Regia di István Szabó vedi scheda film
Da cosa si riconosce il talento di un regista? Al di là dei meriti tecnici e di una filmografia ricca di riconoscimenti collezionati nei diversi festival internazionali e di candidature nelle più svariate categorie dei Premi cinematografici mondiali, credo che vada rintracciato nella capacità e nell’enorme potere di provocare un interrogativo ed una domanda personalissima che, pur inquadrata in un preciso contesto storico o geografico, ha un carattere profondamente universale: ed io cosa avrei fatto in quella situazione?
In “A torto o a ragione” del regista Istvan Szabo, premiato ed acclamato per film come “Mephisto” o “Il colonnello Redl”, la situazione storico/geografica particolare è quella della Berlino subito dopo la fine della Seconda Guerra Mondiale.
Gli alleati, avendo occupato la città, stanno cercando di ristabilire l’ordine e di scovare gli ex nazisti ed i loro collaboratori. A questo scopo il Maggiore Steve Arnold (un Harvey Keitel che, smarrito nei numerosi ruoli che ricopre da una parte all’altra del Globo, ogni tanto, come in questo film, ritrova il suo naturale talento!) ha ricevuto l’ordine di interrogare lo stimato direttore d’orchestra tedesco Wilhelm Furtwangler (Stellan Skarsgard capace di reggere con impressionante bravura gli impietosi primi piani della macchina da presa) e così raccogliere le prove che lo vedrebbero implicato come simpatizzante nazista.

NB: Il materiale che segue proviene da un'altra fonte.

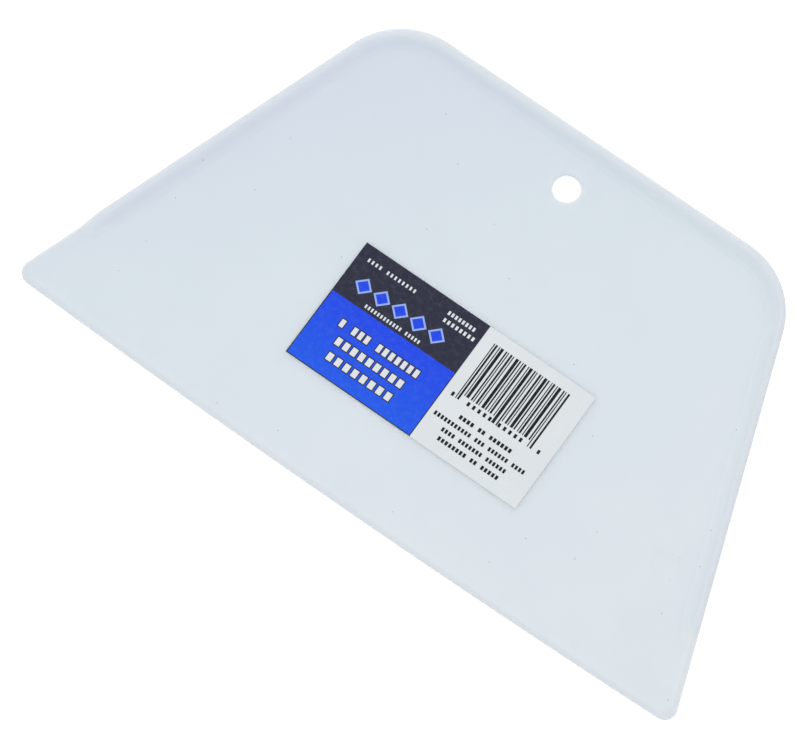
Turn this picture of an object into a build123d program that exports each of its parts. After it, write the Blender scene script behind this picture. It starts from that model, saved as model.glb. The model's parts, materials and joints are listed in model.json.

Basato su fatti realmente accaduti e tratto da una piece teatrale dello stesso sceneggiatore Ronald Harwood (già autore dell’indimenticabile lavoro teatrale “Il servo di scena”), “A torto o a ragione”, in una serie tesa e serrata di “faccia a faccia” tra il Maggiore ed il direttore d’orchestra, si interroga sull’attuale e moderna questione della responsabilità politica dell’artista in un regime totalitario: è giusto restare e servire il proprio paese o abbandonare la Patria? Quale il labile confine sin dove la nostra morale può spingersi ed osare?
Intelligentemente Istvan Szabo non fornisce alcuna soluzione al suo “thriller” dell’anima lasciando in sospeso, come spesso lo sono le scelte mai chiare e nette della nostra coscienza, e ad insindacabile giudizio dei suoi spettatori la più corretta risoluzione di un “giallo” che non conosce né colpevoli né innocenti ma soltanto pedine di un Disegno Umano spesso inafferrabile.